I don’t know about you but it is (as I am writing this) September the 10 2014 and 100° F. – yep, 100… so maybe you can see why I’m not dropping everything summer quite yet – but don’t worry all things spice, pumpkin and fall will come soon – even though I may be sweating while enjoying it…
A couple of weeks ago while at Central Market (that store my friends, is a dangerous place…) my mom got a blueberry cookie. You may be thinking about the same thing I was: interesting.
But as we were checking out, the cashier remarked on how good they were, so my interest peaked a little. In the car my mom and sister tried it and then encouraged me to try some as well. Still a bit apprehensive at the thought of a blueberry and white chocolate chip cookie, I tried it. You know what? It was good! and not only good but really good!
So you know what that means… a copycat will be attempted at home.
While these aren’t exactly the same – I’m going to have to do some more experimentation in the future – they were good enough (plus I was eager to let you in on the party) that I am now going to share the recipe for my attempt at replicating Blueberry and White Chocolate cookies.
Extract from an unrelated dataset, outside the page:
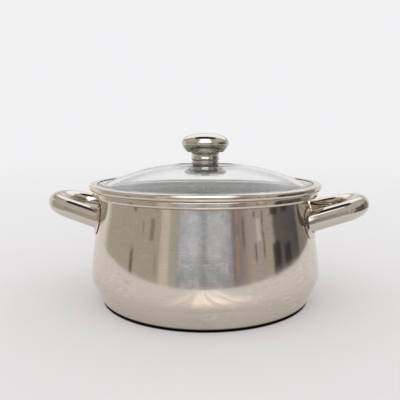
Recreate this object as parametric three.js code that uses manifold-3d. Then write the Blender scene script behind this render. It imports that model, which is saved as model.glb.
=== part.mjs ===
// Belly-shaped stainless steel cooking pot with two tubular loop handles and a domed glass lid.
// Millimetres, +Z up. The origin is the centre of the foot, and the handles lie along the X axis.
import * as THREE from 'three';
import { mergeVertices } from 'three/addons/utils/BufferGeometryUtils.js';
import Module from 'manifold-3d';

const wasm = await Module();
wasm.setup();

// ---- Driving dimensions: pot shell ----
const potWall = 0.8;
const footRadius = 96.6;
const heelRadius = 5;
const heelSweep = THREE.MathUtils.degToRad(64);
const flankRadius = 106.9;
const flankHeight = 18;
const bellyRadius = 109.6;
const bellyHeight = 30;
const shoulderRadius = 104.6;
const shoulderDrop = 36.2;
const neckRadius = 99.6;
const neckDrop = 14.2;
const mouthRadius = 99.5;
const rimHeight = 106.2;
const rimRollRadius = 3.65;
const rimRollEnd = THREE.MathUtils.degToRad(-125);

// ---- Driving dimensions: sandwich base ----
const capSheet = 0.5;
const spreaderThickness = 4;
const baseGap = 0.1;
const spreaderInset = 2.4;
const capFootInset = 3;
const capBevelWidth = 2.1;
const capBevelHeight = 1.4;

// ---- Driving dimensions: handles and their saddles ----
const handleReach = 155;
const handleDrop = 26.9;
const handleTilt = THREE.MathUtils.degToRad(14.4);
const legOffset = 34;
const bendRadius = 27;
const tubeRadius = 9.1;
const tubeWall = 1;
const tubeSteps = 24;
const saddleSheet = 0.8;
const saddleHalfWidth = 14;
const saddleHalfHeight = 15;
const saddleDraw = 1.4;
const saddleFacets = 20;
const weldGap = 0.3;
const collarGap = 0.3;
const wallSearch = 30;

// ---- Driving dimensions: glass and its steel band ----
const glassThickness = 3.6;
const domeRise = 18.35;
const brimWidth = 15.5;
const domePower = 2.6;
const crestRadius = 30;
const seatRadius = 26;
const seatDepth = 0.95;
const glassHoleRadius = 4.6;
const bandOverhang = 3.2;
const bandSheet = 0.6;
const bandBend = 1.3;
const bandLipWidth = 7;
const bandGap = 0.1;
const skirtDepth = 5;
const skirtClearance = 1.1;

// ---- Driving dimensions: knob and its fastening ----
const gasketThickness = 1;
const gasketRadius = 12.2;
const collarRadius = 13;
const collarHeight = 3.5;
const knobSheet = 0.8;
const knobNeckRadius = 13;
const knobNeckHeight = 4.2;
const knobFlareHeight = 5;
const knobFlareRadius = 14.7;
const knobEdgeRadius = 18;
const knobHeadRadius = 22.65;
const knobHeadLower = 7.2;
const knobHeadUpper = 9.4;
const knobHeadPower = 2.6;
const knobGap = 0.15;
const coreRadius = 6;
const coreHeight = 8;
const screwRadius = 2.5;
const screwClearance = 0.25;
const screwHeadRadius = 4.6;
const screwHeadHeight = 2.6;
const backingRadius = 19.8;
const backingDrop = 1.6;
const springThickness = 1.2;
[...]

What I like about this particular cookie is that it is good for transitioning between seasons (summer and fall). The blueberries provide you that last taste of summer while the nutmeg is the beckoning of fall around the corner.
I am not a big white chocolate fan or a fan of any cookie that ventures too far from chocolate, but these are so good that I think just about anybody would like them.
My youngest niece was over on the day when I made them, so she was actually my first taste tester. I gave one to her and waited in eager anticipation for her reaction. She took one bite and said: ”mmm… this is a tasty cookie!”
So there you have it – if my niece likes them, then anyone is bound to like them! ;)
A cookie that’s spiced up (no pun intended) with the addition of nutmeg, blueberries and white chocolate. The perfect cookie for the changing of seasons!
- 1/2 C. butter
- 1/3 C. + 1 tablespoon granulated sugar
- 1/3 C. brown sugar light or dark, packed
- 1/2 tsp. salt
- 1 tsp. vanilla
- 1/4 tsp. baking soda
- 1/2 tsp. baking powder
- 1/8 - 1/4 depending on how strong you want your nutmeg flavor nutmeg
- 1 large egg
- 1 1/2 cups unbleached all-purpose flour
- 2 tbsp. milk
- slightly less than 1 C. fresh blueberries
- 3/4 C. white chocolate chips
Preheat the oven to 375°F. Lightly grease two baking sheets, or line with parchment paper.
In a large bowl, beat together the butter, sugars, salt, vanilla, baking soda, baking powder, and nutmeg until well combined.
Add the egg, beating until smooth. Scrape the sides of the bowl, and beat again until smooth.
Add the flour, mixing it in completely.
Beat in the milk.
Gently fold in white chocolate chips and blueberries.
Drop the cookies by the tablespoonful (actually about 2 measuring tablespoons) onto prepared baking sheets, spacing them 2" apart.
Bake for 14 to 16 minutes, or until they're a light golden brown, and a bit darker around the edges.
Remove from the oven, and cool right on the baking sheets.